Now that that's out of the way, I wish to do my disparaging.

  1. Formulaic cheers--When was the last time you heard a cheerleading squad start one of their cutesy, learned-this-one-at-summer-cheer-camp cheers, complete with their stilted movements, and that cheer immediately became an uproarious crowd sensation, shaking the very foundation of the stadium itself and putting fear into the other team's players? I'll answer that one myself--never! The only cheers that work are the ones that fans start and the cheerleaders leech onto as if they are the ones "leading" that cheer.
  2. Formulaic stunts--What's the point?

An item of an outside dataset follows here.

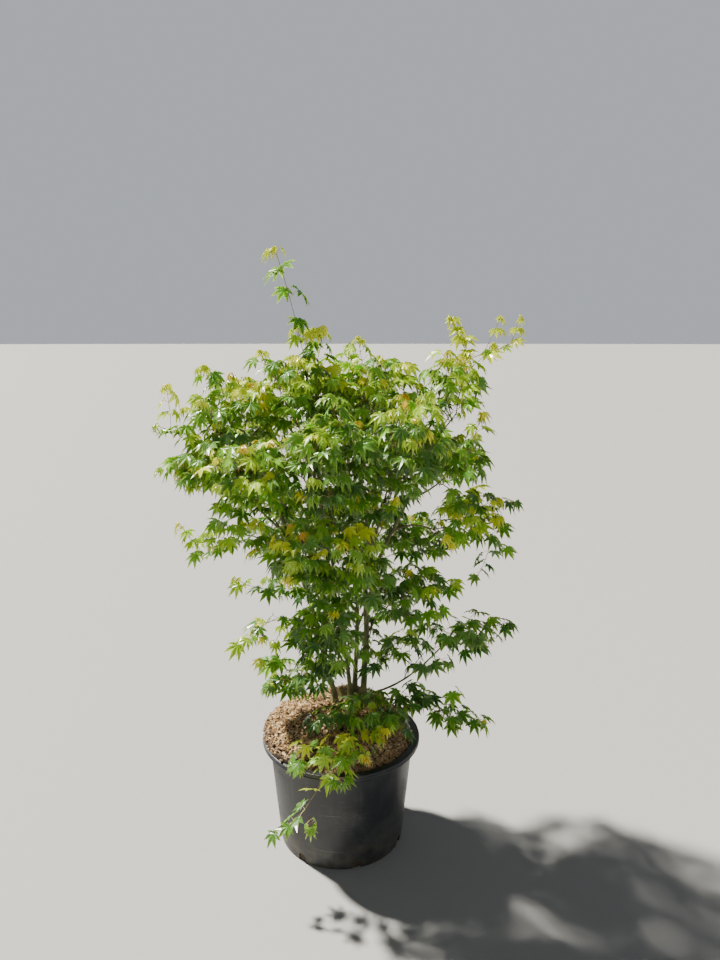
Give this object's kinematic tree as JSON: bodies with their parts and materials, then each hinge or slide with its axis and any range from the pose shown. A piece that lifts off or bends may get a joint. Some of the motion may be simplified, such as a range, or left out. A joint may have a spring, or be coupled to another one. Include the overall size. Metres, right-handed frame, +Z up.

Seriously, are you trying to prove that with certain movements, you are "athletes"? Just because a 200-pound male cheerleader (i.e., a dude who played 3rd-string football in high school and couldn't even get close to making the cut in college) can toss a 90-pound female cheerleader (i.e., a cupey-doll waif of a human being whose make-up bag weighs more than she does) in the air, what does that prove? Again, I'll field that one myself--nothing!
  3. Formulaic dances--If you're particularly sensual in shakin' your perfectly sculpted booty to the delight of every drop of testosterone within a 100-mile radius, then where should you be? Correct! On the school's dance team (i.e., the minor league farm system of professional cheerleading), not on the cheer squad. Thus, those 90-second dance routines you worked on for the past month and a half and that you're presently trying to pull off in front of a crowd are more awkward to watch than a 6th grade co-ed dance. Don't--just don't.

Anyway, I know that I have just condemned my soul to ex-cheerleader perdition for all of eternity, but I felt that the Truth was greater than my own soul. It simply needed to be said.

Now, it's simply time for the collegiate cheerleading squad to realize it has overstayed its welcome and to go the way of the American female beauty pageant, Vanilla Ice, Thanksgiving fruit cakes, and Sarah Palin (I can dream!)--and that way is A-WAY. Forever.